BoE Releases Quarterly Bulletin 2009-Q3

The Bank of England has announced the release of the 2009 Q3 issue of the Bank of England Quarterly Bulletin with the usual top-notch research. This quarter’s articles are:

  • Foreword
  • Markets and operations
  • Global imbalances and the financial crisis
  • Household saving
  • Interpreting recent movements in sterling
  • What can be said about the rise and fall in oil prices?
  • Bank of England Systemic Risk Survey
  • Monetary Policy Roundtable

The article on Global imbalances seeks to challenge Taylor’s assertion that there was no global saving glut by focussing on gross, not net numbers:

An important factor was the adoption of managed exchange rate policies by some EAEs [East Asian Economies],(2) whereby a particular level of their currency was targeted, usually against the US dollar. This policy was prompted, in part, by the aim of spurring economic development through exports, thereby addressing extensive rural underemployment.(3)(4) The desire to accumulate foreign exchange reserves as insurance against a repeat of the 1997–98 Asian currency crises was an additional motivation.(5) Another factor may have been the slow pace of financial development in many EAEs which meant that there was a dearth of domestic investment opportunities (see Caballero et al (2008)). This may have necessitated savings being channelled to the deeper and more liquid financial markets in western economies.

Bernanke (2005) has argued that the low and falling savings rates in deficit countries which accompanied the credit boom, were principally the outcome of an endogenous process by which the excess savings of the surplus countries — the ‘global
savings glut’ — were recycled.

Meanwhile, banks were exposing themselves to liquidity risk:

An associated innovation was that banks changed their funding models. In particular, banks sold the new types of securities to
end-investors via the so-called ‘shadow banking system’, encompassing structured investment vehicles (SIVs) and conduits, which provided a framework for lending and borrowing without accepting deposits. This was termed the ‘originate to distribute’ model: aiming to spread the risks associated with securitised assets off their balance sheets, banks sold them to SIVs, which then aimed to sell them on to end-investors.(1) At the same time, banks increasingly relied on wholesale funding markets, including in selling the securitised assets, see the October 2008 Financial Stability Report. The magenta bars in Chart 8 show that the share of funding by UK banks derived from securitisations increased between 2000 and 2008.(2)

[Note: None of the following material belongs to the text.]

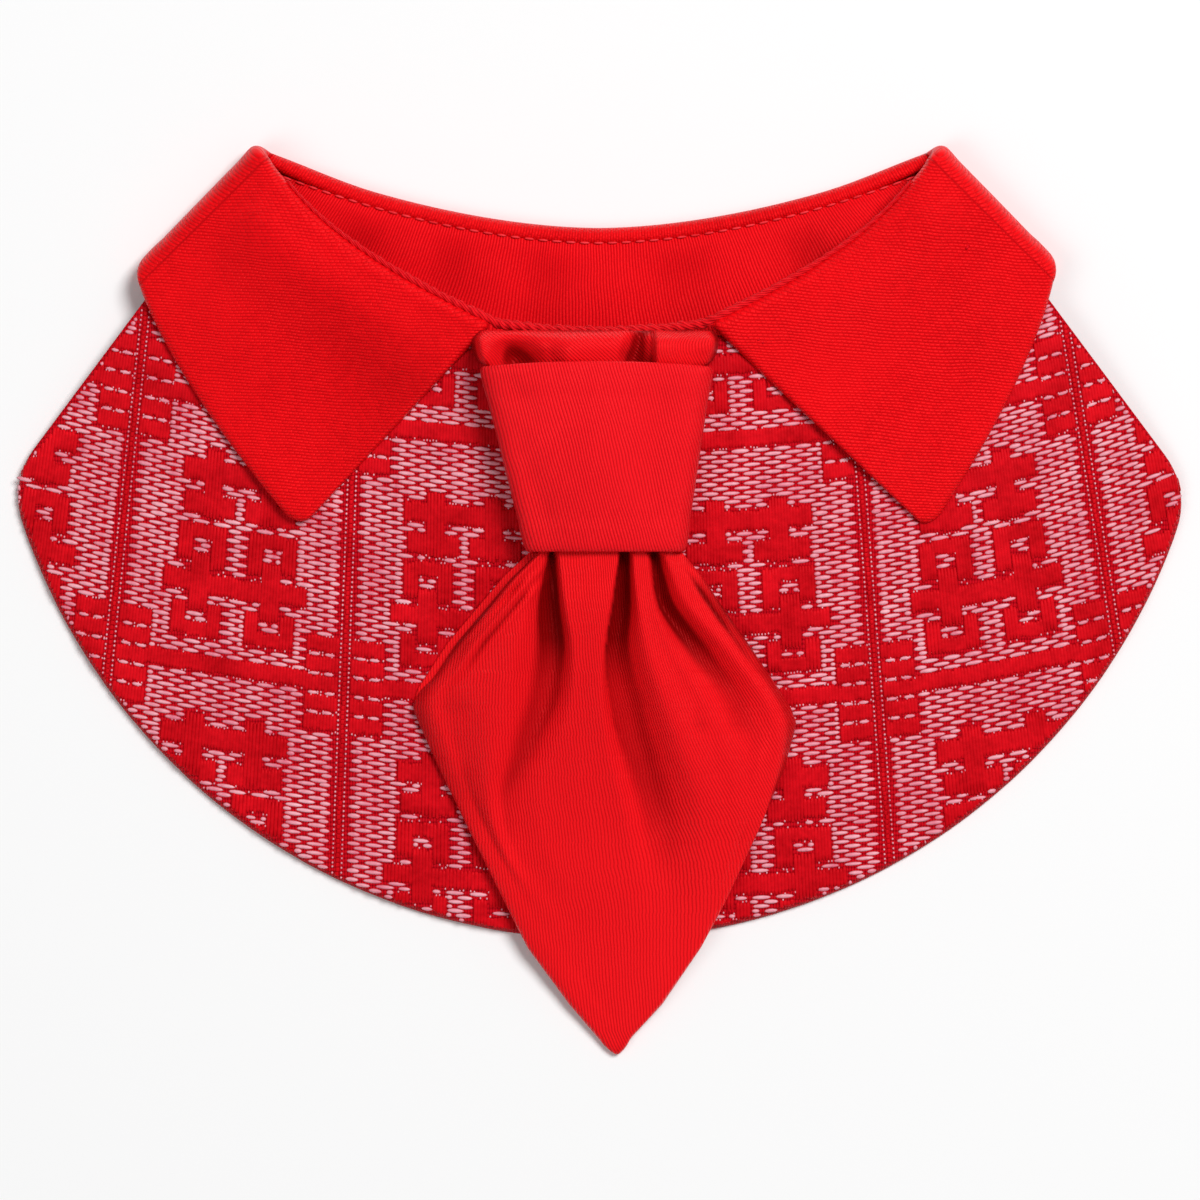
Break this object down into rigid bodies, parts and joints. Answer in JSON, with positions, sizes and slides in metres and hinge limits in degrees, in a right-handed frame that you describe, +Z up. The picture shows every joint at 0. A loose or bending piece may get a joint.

The authors repeatedly emphasize this point:

The funding structure of financial institutions, with its reliance on wholesale markets and the use of securitised assets (Chart 8), was a related vulnerability. In particular, this funding model relied on the continued functioning of those markets. This funding often came from foreign investors and this, together with banks’ increased lending overseas and the growth of the shadow banking system, generated the further vulnerability of increased and complex cross-border linkages between both financial institutions and between countries more generally. Such complex international linkages potentially give rise to unappreciated, but potent, interconnections between firms in the global financial system.

The article on oil prices makes a claim of regulatory significance:

The price of oil rose steadily between the middle of 2003 and the end of 2007, rose further and more rapidly until mid-2008 and fell sharply until the end of that year. Commentators agree that a significant part of the increase in the oil price over that period was due to rapid demand growth from emerging markets, but there are substantial differences of view about the relative importance of other factors, and limited work thus far in explaining the large fall in oil prices in the second half of 2008. The purpose of this article is to analyse the main explanations for the rise and fall in oil prices in the five years until the end of 2008. It argues that shocks to oil demand and supply, coupled with the institutional factors of the oil market, are qualitatively consistent with the direction of price movements, although the magnitude of the rise and subsequent fall during 2008 is more difficult to justify. The available empirical evidence suggests that financial flows into oil markets have not been an important factor over the period as a whole. Nonetheless, one cannot rule out the possibility that some part of the sharp rise and fall in the oil price in 2008 might have had some of the characteristics of an asset price bubble.